The two great ruffalo leaders, Wildthings and Nowyouseemee, have joined forces to build a device that can automatically transform permutations into a notation that everyone can digest and enjoy (but not necessarily in that order). The bright young programmer Zodiac was assigned the task of building the device, but in a tragic freak accident he swallowed a fixed point and died shortly thereafter. Zodiac's assistants found a single sheet of paper lying next to his body on the laboratory floor with just eight symbols written on it: "+-<>[],.". Out of respect for Zodiac's dying wish, the Ruffalo High Council passed a decree that the device must be built entirely in branf**k, no matter what the cost. Nowyouseemee has personally offered an unprecedented reward of 54 Gifts of Heaven to anyone who can successfully complete the task. While nobody has ever seen a Gift of Heaven, it is said that they come in magical bright green boxes that become a little faded after a day, and a little more faded after a week.

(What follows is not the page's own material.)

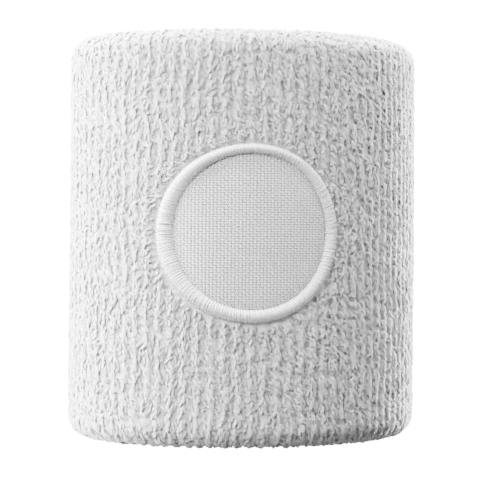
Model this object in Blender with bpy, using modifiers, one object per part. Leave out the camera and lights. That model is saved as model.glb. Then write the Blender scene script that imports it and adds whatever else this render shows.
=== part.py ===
"""Sweat wristband of folded terry knit, with a round patch sewn to its front.

The band stands on one of its folded rims, +Z up, with the patch facing -Y and the
origin at the middle of the lower rim. All sizes are in metres.
"""

import math

import bmesh
import bpy

# Band
BAND_HEIGHT = 0.080
BAND_RADIUS = 0.0355  # outside of the pile
LAYER_THICKNESS = 0.0028  # one layer of terry, ground knit and pile
GROUND_THICKNESS = 0.0008  # the knit left where the pile is stitched flat
RIM_FLAT = 0.0010  # width of the ring that each folded rim stands on
SEAM_HEIGHT = 0.014  # where the two raw edges meet on the wrist side
SEAM_GAP = 0.0012  # between the raw edges

# Thread and yarn
SEAM_FLANGE_WIDTH = 0.0044  # the overlocking that lies in the pocket
SEAM_FLANGE_THICKNESS = 0.0003
YARN_DIAMETER = 0.00035  # covered elastic
YARN_PITCH = 0.0085
YARN_MARGIN = 0.0060  # from each rim to the first and last turn
BOBBIN_THICKNESS = 0.0003
BOBBIN_WIDTH = 0.0016
TACK_DIAMETER = 0.0003

# Patch
PATCH_HEIGHT = 0.0410  # of its centre
PATCH_RADIUS = 0.0175  # over the satin border
BORDER_WIDTH = 0.0028
BORDER_RISE = 0.0011  # height of the border's dome
DISC_THICKNESS = 0.0004
DISC_COVERED = 0.0019  # how far the disc runs under the border
TACK_COVERED = 0.0012  # how far the tack-down line lies in from the border's inner edge
BACKING_THICKNESS = 0.0003
BACKING_OVERHANG = 0.0010  # backing left past the border

# Gaps
CLEARANCE = 0.0003  # between pieces that touch
STITCH_CLEARANCE = 0.0002  # between a thread and what it is drawn down on

# Facets
BAND_STEPS = 64
PATCH_STEPS = 48
PATCH_RINGS = 5
FOLD_STEPS = 5
YARN_POINTS_PER_TURN = 32
BORDER_STEPS = 8  # over the border's dome
THREAD_STEPS = 5  # round the tack-down line
WELD = 1e-6  # points closer than this become one
SMOOTH_ANGLE = 40  # degrees, edges sharper than this stay sharp

# Radii through the wall, from the outside of the band to the wrist
outer_back = BAND_RADIUS - LAYER_THICKNESS
backing_outer = outer_back - CLEARANCE
bobbin_outer = backing_outer - BACKING_THICKNESS - STITCH_CLEARANCE
yarn_outer = bobbin_outer - BOBBIN_THICKNESS - CLEARANCE
flange_outer = yarn_outer - YARN_DIAMETER - CLEARANCE
inner_back = flange_outer - SEAM_FLANGE_THICKNESS - CLEARANCE
bore_radius = inner_back - LAYER_THICKNESS

# Radii through the patch, from the crushed pile outwards
recess_floor = outer_back + GROUND_THICKNESS
disc_inner = recess_floor + CLEARANCE
tack_centre = disc_inner + DISC_THICKNESS + STITCH_CLEARANCE + TACK_DIAMETER / 2
border_inner = tack_centre + TACK_DIAMETER / 2 + STITCH_CLEARANCE
wrap_radius = disc_inner + DISC_THICKNESS / 2  # patch sizes hold true at this radius


def clear_scene():
    for old in list(bpy.data.objects):
        bpy.data.objects.remove(old)


def new_collection(name):
    collection = bpy.data.collections.new(name)
    bpy.context.scene.collection.children.link(collection)
    return collection


def new_material(name, colour, roughness):
    material = bpy.data.materials.new(name)
    material.use_nodes = True
    shader = material.node_tree.nodes["Principled BSDF"]
    shader.inputs["Base Color"].default_value = (*colour, 1.0)
    shader.inputs["Roughness"].default_value = roughness
    shader.inputs["Metallic"].default_value = 0.0
    return material


def add_object(name, data, collection, material, parent):
    made = bpy.data.objects.new(name, data)
    made.data.materials.append(material)
    made.parent = parent
    collection.objects.link(made)
    return made


def evaluated_mesh(source):
    """The object's mesh with its modifiers applied, welded and facing out; the object goes."""
    graph = bpy.context.evaluated_depsgraph_get()
    mesh = bpy.data.meshes.new_from_object(source.evaluated_get(graph))
    mesh.name = source.name
    bpy.data.objects.remove(source)
    work = bmesh.new()
    work.from_mesh(mesh)
    bmesh.ops.remove_doubles(work, verts=work.verts, dist=WELD)
    bmesh.ops.recalc_face_normals(work, faces=work.faces)
    work.to_mesh(mesh)
    work.free()
    return mesh


def turned_mesh(name, profile, steps):
    """A closed outline of (radius, height) points turned once round Z."""
    mesh = bpy.data.meshes.new(name)
    count = len(profile)
    edges = [(i, (i + 1) % count) for i in range(count)]
    mesh.from_pydata([(r, 0.0, z) for r, z in profile], edges, [])
    blank = bpy.data.objects.new(name, mesh)
    bpy.context.scene.collection.objects.link(blank)
    screw = blank.modifiers.new("Turn", "SCREW")
    screw.steps = steps
    screw.render_steps = steps
    screw.use_merge_vertices = True
    screw.merge_threshold = WELD
    return evaluated_mesh(blank)


def shade(mesh):
    mesh.shade_smooth()
    mesh.set_sharp_from_angle(angle=math.radians(SMOOTH_ANGLE))


def arc(centre_r, centre_z, radius, start, end, steps):
    """Points on an arc of the profile, angles in degrees."""
    turn = [math.radians(start + (end - start) * i / steps) for i in range(steps + 1)]
    return [(centre_r + radius * math.cos(a), centre_z + radius * math.sin(a)) for a in turn]


def wrap_on_band(mesh):
    """Bend a flat patch piece round the band.

    It is turned round Z with its outer face up. Its plan becomes the distance round
    and up the band, and its height becomes the distance from the band's axis.
    """
    for vertex in mesh.vertices:
        across, up, radius = vertex.co
        angle = across / wrap_radius
        vertex.co = (radius * math.sin(angle), -radius * math.cos(angle), up)
    work = bmesh.new()
    work.from_mesh(mesh)
    bmesh.ops.recalc_face_normals(work, faces=work.faces)
    work.to_mesh(mesh)
    work.free()


def plate_profile(radius, low, high):
    """Outline of a round plate, with rings enough for it to bend."""
    rings = [radius * i / PATCH_RINGS for i in range(PATCH_RINGS + 1)]
    return [(r, high) for r in rings] + [(r, low) for r in reversed(rings)]


def patch_piece(name, profile, collection, material, parent):
    mesh = turned_mesh(name, profile, PATCH_STEPS)
    wrap_on_band(mesh)
    shade(mesh)
    made = add_object(name, mesh, collection, material, parent)
    made.location = (0.0, 0.0, PATCH_HEIGHT)
    return made


def terry_sleeve(collection, cutters, material, parent):
    """One knitted tube folded in on itself, its raw edges a small gap apart."""
    top = BAND_HEIGHT
    fold = (BAND_RADIUS - bore_radius - RIM_FLAT) / 2
    pocket = (outer_back - inner_back) / 2
    pocket_middle = (outer_back + inner_back) / 2
    pocket_low = LAYER_THICKNESS + pocket
    low_edge = SEAM_HEIGHT - SEAM_GAP / 2
    high_edge = SEAM_HEIGHT + SEAM_GAP / 2
    outside = (
        arc(bore_radius + fold, top - fold, fold, 180, 90, FOLD_STEPS)
        + arc(BAND_RADIUS - fold, top - fold, fold, 90, 0, FOLD_STEPS)
        + arc(BAND_RADIUS - fold, fold, fold, 0, -90, FOLD_STEPS)
        + arc(bore_radius + fold, fold, fold, -90, -180, FOLD_STEPS)
    )
    inside = arc(pocket_middle, pocket_low, pocket, -180, 0, FOLD_STEPS) + arc(
        pocket_middle, top - pocket_low, pocket, 0, 180, FOLD_STEPS
    )
    raw_edges = [(bore_radius, low_edge), (inner_back, low_edge)]
    raw_edges_back = [(inner_back, high_edge), (bore_radius, high_edge)]
    profile = outside + raw_edges + inside + raw_edges_back
    mesh = turned_mesh("terry_sleeve", profile, BAND_STEPS)
    shade(mesh)
    made = add_object("terry_sleeve", mesh, collection, material, parent)

    hollow = plate_profile(PATCH_RADIUS + CLEARANCE, recess_floor, BAND_RADIUS + BORDER_RISE)
    cutter = patch_piece("patch_recess", hollow, cutters, material, parent)
    cutter.hide_render = True
    cutter.display_type = "WIRE"
    cut = made.modifiers.new("Patch recess", "BOOLEAN")
    cut.operation = "DIFFERENCE"
    cut.object = cutter
    return made


def closing_seam_thread(collection, material, parent):
    """Overlocking that joins the raw edges: a web between them and a flange in the pocket."""
    web = (SEAM_GAP - 2 * CLEARANCE) / 2
    half = SEAM_FLANGE_WIDTH / 2
    flange_inner = flange_outer - SEAM_FLANGE_THICKNESS
    tip = bore_radius + CLEARANCE
    profile = [
        (flange_outer, SEAM_HEIGHT + half),
        (flange_outer, SEAM_HEIGHT - half),
        (flange_inner, SEAM_HEIGHT - half),
        (flange_inner, SEAM_HEIGHT - web),
        (tip, SEAM_HEIGHT - web),
        (tip, SEAM_HEIGHT + web),
        (flange_inner, SEAM_HEIGHT + web),
        (flange_inner, SEAM_HEIGHT + half),
    ]
    mesh = turned_mesh("closing_seam_thread", profile, BAND_STEPS)
    shade(mesh)
    return add_object("closing_seam_thread", mesh, collection, material, parent)


def elastic_yarn(collection, material, parent):
    """Covered elastic laid round the pocket in a helix."""
    low = YARN_MARGIN
    turns = (BAND_HEIGHT - 2 * YARN_MARGIN) / YARN_PITCH
    centre = yarn_outer - YARN_DIAMETER / 2
    curve = bpy.data.curves.new("elastic_yarn", "CURVE")
    curve.dimensions = "3D"
    curve.bevel_depth = YARN_DIAMETER / 2
    curve.bevel_resolution = 2
    curve.use_fill_caps = True
    spline = curve.splines.new("POLY")
    count = math.ceil(turns * YARN_POINTS_PER_TURN)
    spline.points.add(count)
    for i, point in enumerate(spline.points):
        share = i / count
        angle = 2 * math.pi * turns * share
        height = low + turns * YARN_PITCH * share
        point.co = (centre * math.sin(angle), centre * math.cos(angle), height, 1.0)
    return add_object("elastic_yarn", curve, collection, material, parent)


def patch_disc(collection, material, parent):
    """Woven disc, its edge under the border."""
    radius = PATCH_RADIUS - BORDER_WIDTH + DISC_COVERED
    profile = plate_profile(radius, disc_inner, disc_inner + DISC_THICKNESS)
    return patch_piece("patch_disc", profile, collection, material, parent)


def tack_down_stitch(collection, material, parent):
    """Line of stitches that holds the disc before the border covers it."""
    radius = PATCH_RADIUS - BORDER_WIDTH + TACK_COVERED
    last = -360 * THREAD_STEPS / (THREAD_STEPS + 1)
    profile = arc(radius, tack_centre, TACK_DIAMETER / 2, 0, last, THREAD_STEPS)
    return patch_piece("tack_down_stitch", profile, collection, material, parent)


def patch_border(collection, material, parent):
    """Satin-stitched ring, flat below and domed above."""
    middle = PATCH_RADIUS - BORDER_WIDTH / 2
    dome = [
        (middle - BORDER_WIDTH / 2 * math.cos(a), border_inner + BORDER_RISE * math.sin(a))
        for a in (math.pi * i / BORDER_STEPS for i in range(BORDER_STEPS + 1))
    ]
    profile = dome + [(middle, border_inner)]
    return patch_piece("patch_border", profile, collection, material, parent)


def patch_backing(collection, material, parent):
    """Cut-away stabiliser left behind the stitching, in the pocket."""
    radius = PATCH_RADIUS + BACKING_OVERHANG
    profile = plate_profile(radius, backing_outer - BACKING_THICKNESS, backing_outer)
    return patch_piece("patch_backing", profile, collection, material, parent)


def border_bobbin_thread(collection, material, parent):
    """Under-thread of the border, drawn flat on the backing."""
    middle = PATCH_RADIUS - BORDER_WIDTH / 2
    low, high = bobbin_outer - BOBBIN_THICKNESS, bobbin_outer
    near, far = middle - BOBBIN_WIDTH / 2, middle + BOBBIN_WIDTH / 2
    profile = [(near, high), (far, high), (far, low), (near, low)]
    return patch_piece("border_bobbin_thread", profile, collection, material, parent)


def build():
    clear_scene()
    parts = new_collection("sweat_wristband")
    cutters = new_collection("cutters")
    band = bpy.data.objects.new("band", None)
    parts.objects.link(band)

    terry = new_material("terry", (0.86, 0.86, 0.86), 0.95)
    thread = new_material("satin_thread", (0.90, 0.90, 0.90), 0.45)
    woven = new_material("woven_polyester", (0.80, 0.80, 0.80), 0.60)
    elastic = new_material("covered_elastic", (0.82, 0.81, 0.78), 0.70)
    nonwoven = new_material("nonwoven_backing", (0.84, 0.84, 0.82), 0.90)

    terry_sleeve(parts, cutters, terry, band)
    closing_seam_thread(parts, thread, band)
    elastic_yarn(parts, elastic, band)
    patch_disc(parts, woven, band)
    tack_down_stitch(parts, thread, band)
    patch_border(parts, thread, band)
    patch_backing(parts, nonwoven, band)
    border_bobbin_thread(parts, thread, band)


build()
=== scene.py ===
import math

import bpy
import numpy as np
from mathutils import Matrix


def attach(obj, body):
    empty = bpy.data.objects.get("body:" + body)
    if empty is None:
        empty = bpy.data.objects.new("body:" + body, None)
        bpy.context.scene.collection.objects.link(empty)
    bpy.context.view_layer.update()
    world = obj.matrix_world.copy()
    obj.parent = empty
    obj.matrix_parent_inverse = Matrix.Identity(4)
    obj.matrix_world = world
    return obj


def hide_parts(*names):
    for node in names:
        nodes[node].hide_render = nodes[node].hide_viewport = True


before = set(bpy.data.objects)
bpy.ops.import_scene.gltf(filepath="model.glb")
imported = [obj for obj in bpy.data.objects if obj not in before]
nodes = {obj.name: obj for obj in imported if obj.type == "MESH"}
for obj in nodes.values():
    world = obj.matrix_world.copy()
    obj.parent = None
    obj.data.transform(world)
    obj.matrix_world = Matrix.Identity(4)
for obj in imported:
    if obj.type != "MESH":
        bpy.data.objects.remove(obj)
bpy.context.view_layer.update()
print("frame loaded:", ", ".join(sorted(nodes)))

# metres throughout; z runs up the band, the patch faces -y
# an angle is measured round the band from the middle of the front, towards +x


def reachOf(name):
    # nearest and furthest a CAD node comes to the band's axis, and its lowest and highest point
    points = np.zeros(len(nodes[name].data.vertices) * 3, np.float32)
    nodes[name].data.vertices.foreach_get("co", points)
    points = points.reshape(-1, 3).astype(float)
    away = np.hypot(points[:, 0], points[:, 1])
    return away.min(), away.max(), points[:, 2].min(), points[:, 2].max()


boreRadius, bandRadius, bandLow, bandHigh = reachOf("terry_sleeve")
seamLow, seamHigh = reachOf("closing_seam_thread")[2:]
borderTop, borderLow, borderHigh = reachOf("patch_border")[1:]
discBack, discFace, discLow, discHigh = reachOf("patch_disc")
tackLow, tackHigh = reachOf("tack_down_stitch")[2:]
backingFace, backingLow, backingHigh = reachOf("patch_backing")[1:]
bobbinFace, bobbinLow, bobbinHigh = reachOf("border_bobbin_thread")[1:]

seamHeight = (seamLow + seamHigh) / 2
patchHeight = (borderLow + borderHigh) / 2
patchRadius = (borderHigh - borderLow) / 2
discRadius = (discHigh - discLow) / 2
wrapRadius = (discBack + discFace) / 2

draw = np.random.default_rng(11)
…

Note: You can use any programming language you want, as long as it is brainf**k. If you would like to submit in other languages, please see the tutorial version.
Input
The first line contains an integer T (1 ≤ T ≤ 5000). Then follow 2T lines, representing T test cases. The first line of each test case contains an integer N (1 ≤ N ≤ 9), and the second line contains a permutation of [1..N] as a space-separated list of N integers. Every line ends with a single newline character (ASCII 10), including the last line.
Output
T lines containing the disjoint cycle decomposition of the corresponding permutation. For the identity permutation, print "e" without quotes. If there is more than one correct answer, print any of them.
Example
Input:
5 3 1 2 3 3 2 1 3 4 2 1 4 3 9 3 8 9 4 1 7 6 2 5 9 3 8 9 4 1 7 6 2 5
Output:
e (1 2) (1 2)(3 4) (1 3 9 5)(2 8)(6 7) (2 8)(9 5 1 3)(7 6)
Additional Info
There are two randomly generated data sets, one with T=5000 and the other with T=500. The average value of N in each data set is approximately 6.36.
The custom judge reports your source code length in parentheses after the judge result (when available at the time of judge termination). Only valid BF commands are counted. Also, if you don't get AC, you will be told on which data set you first failed (0-indexed). Thanks to (Tjandra Satria Gunawan)(曾毅昆) and Bin Jin, who wrote judges using the same or similar ideas. The master judge C++ source code is available here, and assumes that the test case judge reports source length as score.
For assessing the correctness of program output, the custom judge works just the same as the standard "Ignores extra whitespaces" judge, except that it allows any valid cycle decomposition. In case you don't understand how the standard judge works, this means that e.g. "( 1 2)" and "(1 2) (3 4)" would be judged as wrong for the second and third example cases respectively, but printing ten spaces instead of the single space in "(1 2)" is perfectly fine.
My solution at the time of publication has 334 bytes (golfed) and runs in 0.47s with 1.6M memory footprint.
Update: Reduced source to 292 as of 2014-04-30.